» **TASK REQUIREMENTS**
Everything from the line containing "Write the three.js" down to the line containing "---- Driving dimensions" is to be returned exactly; include both boundary lines and leave out all others.
* * *
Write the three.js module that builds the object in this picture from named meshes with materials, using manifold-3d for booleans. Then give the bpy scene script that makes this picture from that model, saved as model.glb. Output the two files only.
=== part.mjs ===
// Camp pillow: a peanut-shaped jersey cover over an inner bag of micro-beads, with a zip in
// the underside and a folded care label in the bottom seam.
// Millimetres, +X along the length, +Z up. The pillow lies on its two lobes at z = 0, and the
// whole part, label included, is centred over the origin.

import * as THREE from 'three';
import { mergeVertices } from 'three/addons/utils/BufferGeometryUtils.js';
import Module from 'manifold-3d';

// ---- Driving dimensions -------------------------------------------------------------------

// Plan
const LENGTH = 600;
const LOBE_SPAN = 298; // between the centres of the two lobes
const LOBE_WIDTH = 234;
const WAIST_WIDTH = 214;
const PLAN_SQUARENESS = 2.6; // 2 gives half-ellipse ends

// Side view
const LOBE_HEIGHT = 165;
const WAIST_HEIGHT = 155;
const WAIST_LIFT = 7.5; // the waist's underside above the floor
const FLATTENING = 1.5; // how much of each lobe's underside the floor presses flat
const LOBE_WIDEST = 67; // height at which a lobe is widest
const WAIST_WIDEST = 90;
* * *
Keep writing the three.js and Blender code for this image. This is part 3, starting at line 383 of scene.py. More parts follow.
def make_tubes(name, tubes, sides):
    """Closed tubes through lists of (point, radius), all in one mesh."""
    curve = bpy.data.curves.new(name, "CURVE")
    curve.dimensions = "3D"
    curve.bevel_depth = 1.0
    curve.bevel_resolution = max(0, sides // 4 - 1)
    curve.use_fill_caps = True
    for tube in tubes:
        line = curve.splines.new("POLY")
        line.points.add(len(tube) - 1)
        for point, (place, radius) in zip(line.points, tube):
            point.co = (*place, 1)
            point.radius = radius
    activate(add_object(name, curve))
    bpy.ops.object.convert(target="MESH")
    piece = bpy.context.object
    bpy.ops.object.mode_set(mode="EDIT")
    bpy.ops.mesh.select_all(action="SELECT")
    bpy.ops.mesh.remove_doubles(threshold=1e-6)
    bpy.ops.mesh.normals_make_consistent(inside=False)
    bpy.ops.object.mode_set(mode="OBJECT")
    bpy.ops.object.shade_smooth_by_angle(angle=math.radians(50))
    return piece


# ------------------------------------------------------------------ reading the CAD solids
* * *
» **RESPONSE TO THIS TASK**
Write the three.js module that builds the object in this picture from named meshes with materials, using manifold-3d for booleans. Then give the bpy scene script that makes this picture from that model, saved as model.glb. Output the two files only.
=== part.mjs ===
// Camp pillow: a peanut-shaped jersey cover over an inner bag of micro-beads, with a zip in
// the underside and a folded care label in the bottom seam.
// Millimetres, +X along the length, +Z up. The pillow lies on its two lobes at z = 0, and the
// whole part, label included, is centred over the origin.

import * as THREE from 'three';
import { mergeVertices } from 'three/addons/utils/BufferGeometryUtils.js';
import Module from 'manifold-3d';

// ---- Driving dimensions -------------------------------------------------------------------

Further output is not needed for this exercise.